Not really that surprising considering the reputation of the Myanmar/Burmese junta in power there.

http://news.yahoo.com/s/ap/20090811/ap_on_re_as/as_myanmar_opposition_leader



> *Myanmar sentences Suu Kyi to more house arrest*
> 46 mins ago
> YANGON, Myanmar – A Myanmar court convicted Nobel Peace laureate Aung San Suu Kyi on Tuesday of violating her house arrest by allowing an uninvited American to stay at her home. The head of the military-ruled country ordered the democracy leader to serve an 18-month sentence under house arrest.
> 
> ...


----------



## Edward Campbell (11 Aug 2009)

> [John] Yettaw — who swam across a lake the night of May 3, entered Suu Kyi's home uninvited and stayed two nights before trying to secretly swim back — was sentenced to seven years in prison with hard labor.
> 
> The 53-year-old Yettaw, of Falcon, Missouri, was returned to Insein prison, the site of the trial, on Monday night after hospitalization for epileptic seizures.
> 
> ...



Given everything else they’ve done, the Burmese _junta_ might have, partially, redeemed itself if it had decided to execute Yettaw, thereby, at least, raising the standard of the human gene pool.


----------



## CougarKing (15 Aug 2009)

E.R. Campbell said:
			
		

> Given everything else they’ve done, the Burmese _junta_ might have, partially, redeemed itself if it had decided to execute Yettaw, thereby, at least, raising the standard of the human gene pool.

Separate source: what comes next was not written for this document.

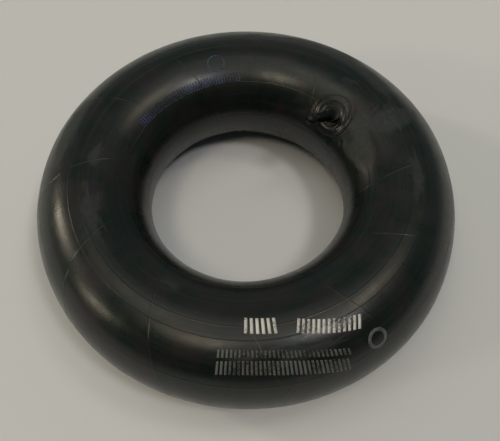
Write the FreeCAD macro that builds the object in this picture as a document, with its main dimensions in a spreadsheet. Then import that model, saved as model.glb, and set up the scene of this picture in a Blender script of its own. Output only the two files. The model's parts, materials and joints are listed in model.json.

Speaking of Yettaw, luck just smiled on him:

http://news.yahoo.com/s/ap/20090815/ap_on_re_as/as_myanmar_us_senator



> 1 hr 30 mins ago
> YANGON, Myanmar – *U.S. Sen. Jim Webb won the release Saturday of an American prisoner convicted in Myanmar and sentenced to seven years in prison for swimming secretly to the residence of detained democracy leader Aung San Suu Kyi, the senator's office said.*
> 
> During Webb's visit to Myanmar — the first by a member of the U.S. Congress in more than a decade — the senator also secured a rare visit with Suu Kyi, who was convicted along with the American, John Yettaw, and sentenced to 18 more months under house arrest. She has been detained for 14 of the last 20 years.
> ...


----------



## Edward Campbell (16 Aug 2009)

It's a shame this guy dimwit is being allowed to continue wasting oxygen.


----------